START Raw data

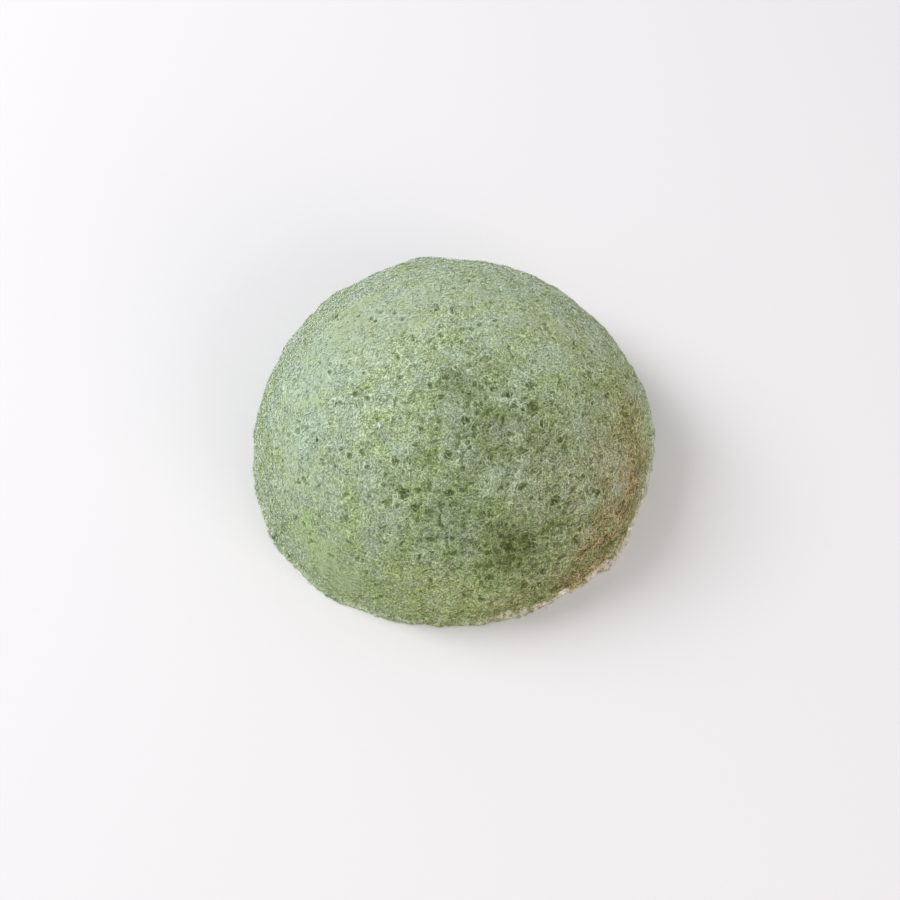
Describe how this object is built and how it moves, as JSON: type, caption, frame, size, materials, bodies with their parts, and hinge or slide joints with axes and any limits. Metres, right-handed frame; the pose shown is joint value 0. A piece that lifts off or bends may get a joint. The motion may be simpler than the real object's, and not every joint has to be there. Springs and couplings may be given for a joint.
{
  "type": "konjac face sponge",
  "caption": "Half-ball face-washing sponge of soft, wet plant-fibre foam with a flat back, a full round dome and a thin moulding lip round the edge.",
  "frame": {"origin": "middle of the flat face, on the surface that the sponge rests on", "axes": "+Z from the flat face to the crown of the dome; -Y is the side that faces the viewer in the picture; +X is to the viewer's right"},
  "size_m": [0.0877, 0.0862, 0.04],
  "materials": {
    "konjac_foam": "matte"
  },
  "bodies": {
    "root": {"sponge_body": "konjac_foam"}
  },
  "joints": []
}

END Raw data

Problem requirements — Reproduce the data shown above exactly.

Problem solution —
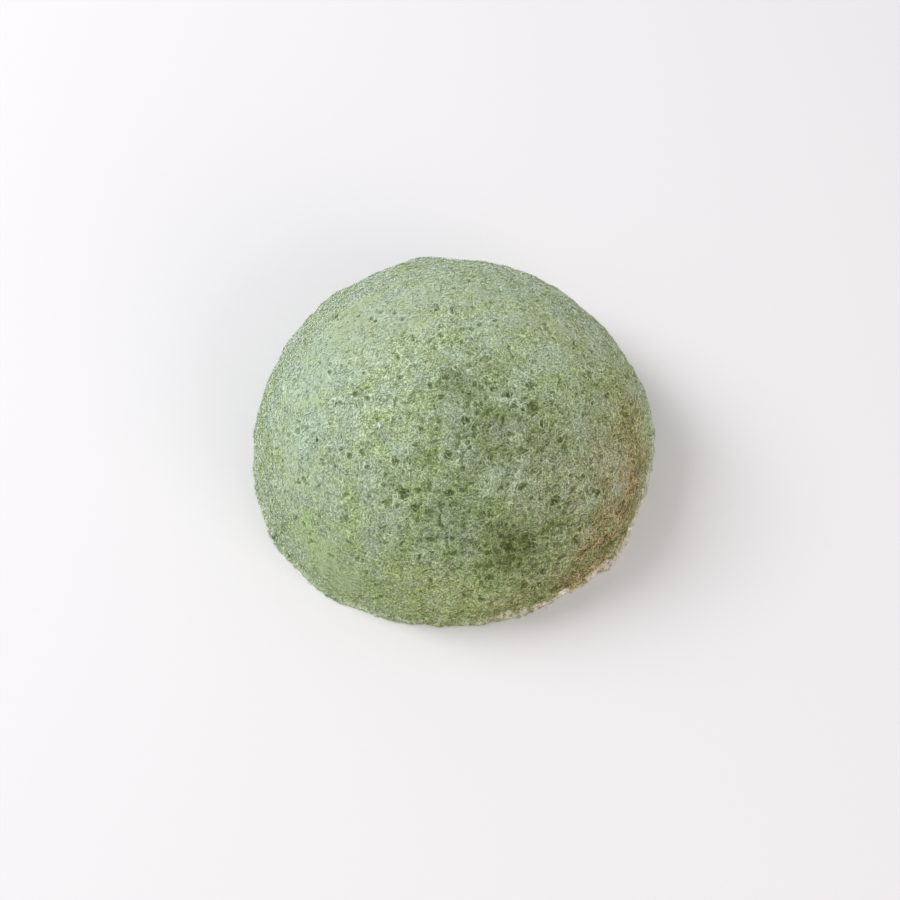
Describe how this object is built and how it moves, as JSON: type, caption, frame, size, materials, bodies with their parts, and hinge or slide joints with axes and any limits. Metres, right-handed frame; the pose shown is joint value 0. A piece that lifts off or bends may get a joint. The motion may be simpler than the real object's, and not every joint has to be there. Springs and couplings may be given for a joint.
{
  "type": "konjac face sponge",
  "caption": "Half-ball face-washing sponge of soft, wet plant-fibre foam with a flat back, a full round dome and a thin moulding lip round the edge.",
  "frame": {"origin": "middle of the flat face, on the surface that the sponge rests on", "axes": "+Z from the flat face to the crown of the dome; -Y is the side that faces the viewer in the picture; +X is to the viewer's right"},
  "size_m": [0.0877, 0.0862, 0.04],
  "materials": {
    "konjac_foam": "matte"
  },
  "bodies": {
    "root": {"sponge_body": "konjac_foam"}
  },
  "joints": []
}